_The task:_
Set down the material below in full, matching it exactly.

___ Source excerpt ___

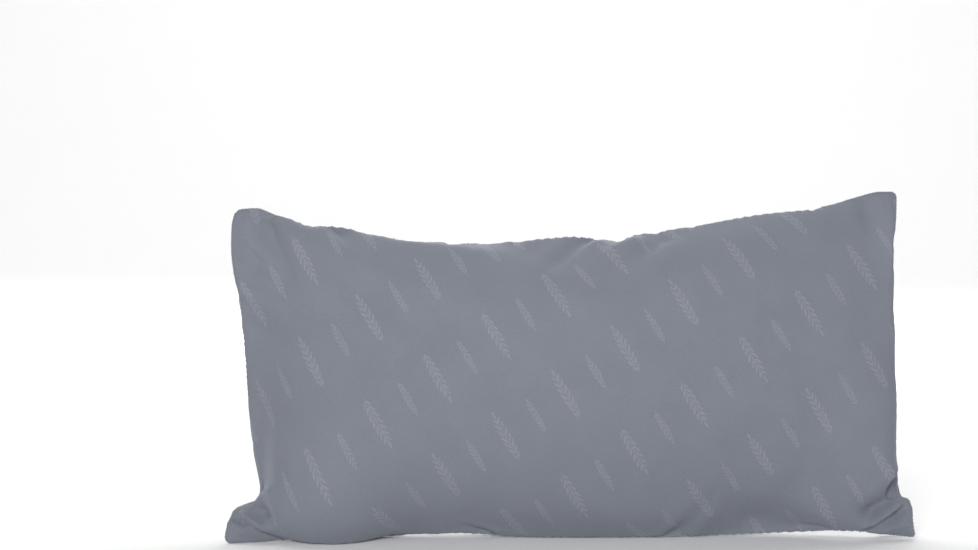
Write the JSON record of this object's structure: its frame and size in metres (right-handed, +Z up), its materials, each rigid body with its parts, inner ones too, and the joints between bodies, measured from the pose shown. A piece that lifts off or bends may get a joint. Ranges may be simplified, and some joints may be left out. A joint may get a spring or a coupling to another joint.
{
  "type": "camp pillow",
  "caption": "Small stuffed camp pillow: two brushed fabric panels sewn together round a fibre fill, standing on its long lower seam.",
  "frame": {"origin": "under the middle of the pillow, on the surface that it stands on", "axes": "+X along the long seams, +Y through the thickness towards the back panel, +Z up; the front panel faces -Y"},
  "size_m": [0.5009, 0.0984, 0.254],
  "materials": {
    "shell_fabric": "matte",
    "fibre": "matte",
    "thread": "matte",
    "label_tape": "matte"
  },
  "bodies": {
    "root": {"front_panel": "shell_fabric", "back_panel": "shell_fabric", "fibre_fill": "fibre", "top_seam_thread": "thread", "bottom_seam_thread": "thread", "right_seam_thread": "thread", "left_seam_thread_lower": "thread", "closing_stitch": "thread", "left_seam_thread_upper": "thread", "care_label": "label_tape"}
  },
  "joints": []
}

___

_Response for this exercise:_
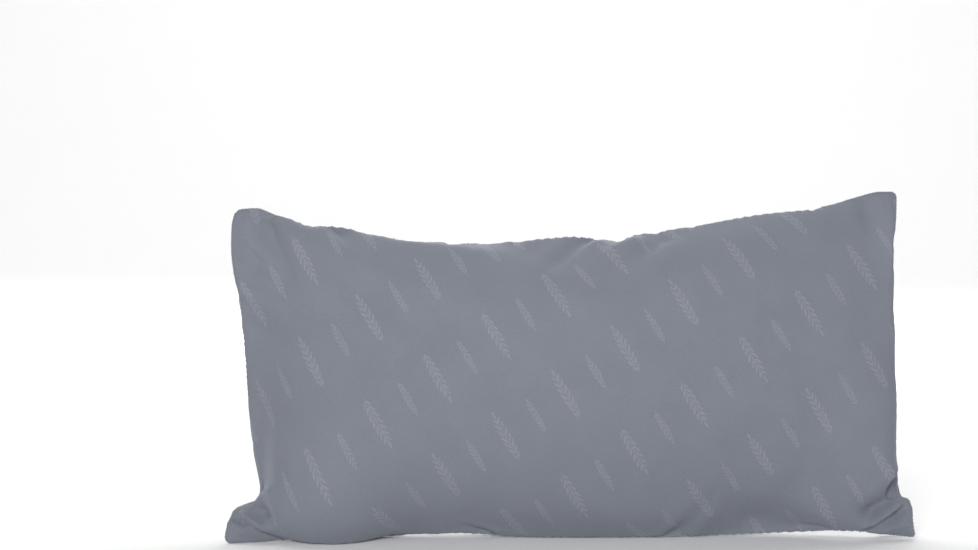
Write the JSON record of this object's structure: its frame and size in metres (right-handed, +Z up), its materials, each rigid body with its parts, inner ones too, and the joints between bodies, measured from the pose shown. A piece that lifts off or bends may get a joint. Ranges may be simplified, and some joints may be left out. A joint may get a spring or a coupling to another joint.
{
  "type": "camp pillow",
  "caption": "Small stuffed camp pillow: two brushed fabric panels sewn together round a fibre fill, standing on its long lower seam.",
  "frame": {"origin": "under the middle of the pillow, on the surface that it stands on", "axes": "+X along the long seams, +Y through the thickness towards the back panel, +Z up; the front panel faces -Y"},
  "size_m": [0.5009, 0.0984, 0.254],
  "materials": {
    "shell_fabric": "matte",
    "fibre": "matte",
    "thread": "matte",
    "label_tape": "matte"
  },
  "bodies": {
    "root": {"front_panel": "shell_fabric", "back_panel": "shell_fabric", "fibre_fill": "fibre", "top_seam_thread": "thread", "bottom_seam_thread": "thread", "right_seam_thread": "thread", "left_seam_thread_lower": "thread", "closing_stitch": "thread", "left_seam_thread_upper": "thread", "care_label": "label_tape"}
  },
  "joints": []
}